While on a walk this week, I stopped to visit with my friend in her yard and ended up working with her there for awhile.
  1. Less traffic.
  2. No mo ro bo (Robot calls have stopped at our house.)
  3. Less rushed with a looser schedule. (No, I didn’t say “loser”.)
  4. More time to pull weeds, both here and with my friends.
  5. Time to redesign my website.
  6. Catching up on To-Be-Read stack of books.
  7. Wearing Crocs exclusively, no matter what the outfit.
  8. More time with my cats, Tucker, Jackson, and Pippin.
  9. Time to make jelly from elderberry juice frozen who knows when.
  10. Can knit during a Zoom meeting, which would not be acceptable if we were meeting in person.

    What have you noticed as a good unintended consequence?

Saturday Thoughts

  1. I went to Visalia for the first time in several weeks and the lack of traffic was nice.
  2. I drove a little over the speed limit, and was passed in a blur by every car that came near me. Fueled by frustration, rebellion, and a desire for adventure, no matter how small?
  3. It troubles me that I was not carded at the grocery store when I was there during the Senior Hours. (And those hours are probably the reason for the light traffic. . . who else goes to Visalia at 5:45 a.m.??)
  4. Many of the bulk bins at Winco are back! These are the ones overhead that require pulling a lever rather than the ones below that provide a scoop so you can reach in the barrel and gather your own food.
  5. The library sent me a notice that I have 2 books due today. Well, yes, indeed, they have been due since March, but the drop-box is locked. But maybe the notice means the library will be reopening soon!
  6. I started a new project that will be on my blog next week.
  7. A drawing student came to my home, set up her own table and chair in my driveway, and we had a lesson. This worked because it wasn’t hot this week. No photos – I often live my life without documenting it, particularly when it involves other people. 
  8. Here is an article that explains how viruses are spread, describing which behaviors are high or lower risk: The Risks
  9. Here is an article (long, helpful) about the unintended consequences of the shut down: SJVSun.com
  10. Farewell-to-Spring wildflowers are thick around Kaweah Lake: beautiful pinky-lavender flowers that make me sad. The green is gone and the heat is on its way.
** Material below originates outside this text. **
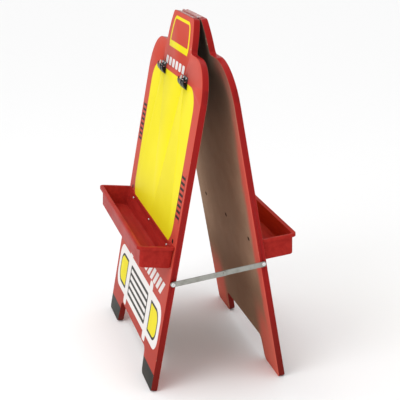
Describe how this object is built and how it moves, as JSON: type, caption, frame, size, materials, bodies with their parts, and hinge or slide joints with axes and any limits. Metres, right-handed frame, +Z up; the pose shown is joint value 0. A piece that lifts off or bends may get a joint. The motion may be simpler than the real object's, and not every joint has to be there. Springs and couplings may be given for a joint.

P.S. The reason it troubled me to not be carded is that I wanted people to say “You couldn’t possibly be a senior!!” Vanity, vanity, all is vanity. . .

Escape

Melvin the marmot

I want my posts to be encouraging, uplifting, enlightening, and a bit of an escape into the healing power of beauty, reminders that there are still plenty of good things to be enjoyed.

(This has nothing to do with anything, but did you notice all the E’s in that sentence?? Encourage. Enlighten. Escape. Enjoy.)

But, I hesitate to post about Mineral King, because it might be like showing off an expensive freezer full of fancy ice cream that you cannot have. 

It is my intention for these photos to encourage you that there are good times ahead. 

Looks the same, except the cottonwood branches may be leaning even lower than previous years, putting “twigs” in the top of the photo.

Everything is still brown and gray.

Plenty of water is flowing.

Monarch Creek
Chihuahua Creek
Crystal Creek

There is some green, but you must look closely to find it.

Dandelion, always first.
Unknown yellow
Unknown yellow – perhaps cinquefoil?
Green + purple = gurple (Will become Languid Ladies/Sierra Bluebells, an early flower.)
I brought my own green.

Are all slide shows supposed to end with a sunset? How about some alpenglow instead.

Take heart, friends. It makes life more pleasant than worrying about things over which we have no control.

Questions

 

  1. Why in a town called Three Rivers do people buy water?
  2. Why do people wear masks when they are alone in their own cars?
  3. Why does IHeartRadio play the same commercials as many as five times in a row?
  4. Why do people only return phone calls after you’ve given up waiting for them and have left the room (or the phone)?
  5. Why do people tailgate?
  6. Why is there so much conflicting information about The Virus?
  7. Why do I knit faster when I think I might run out of yarn?
  8. What happens to worn out batteries on electric cars?
  9. WHAT AM I GOING TO WORK ON NOW THAT MY COMMISSIONS ARE COMPLETED??

I’ll figure out something. Always have.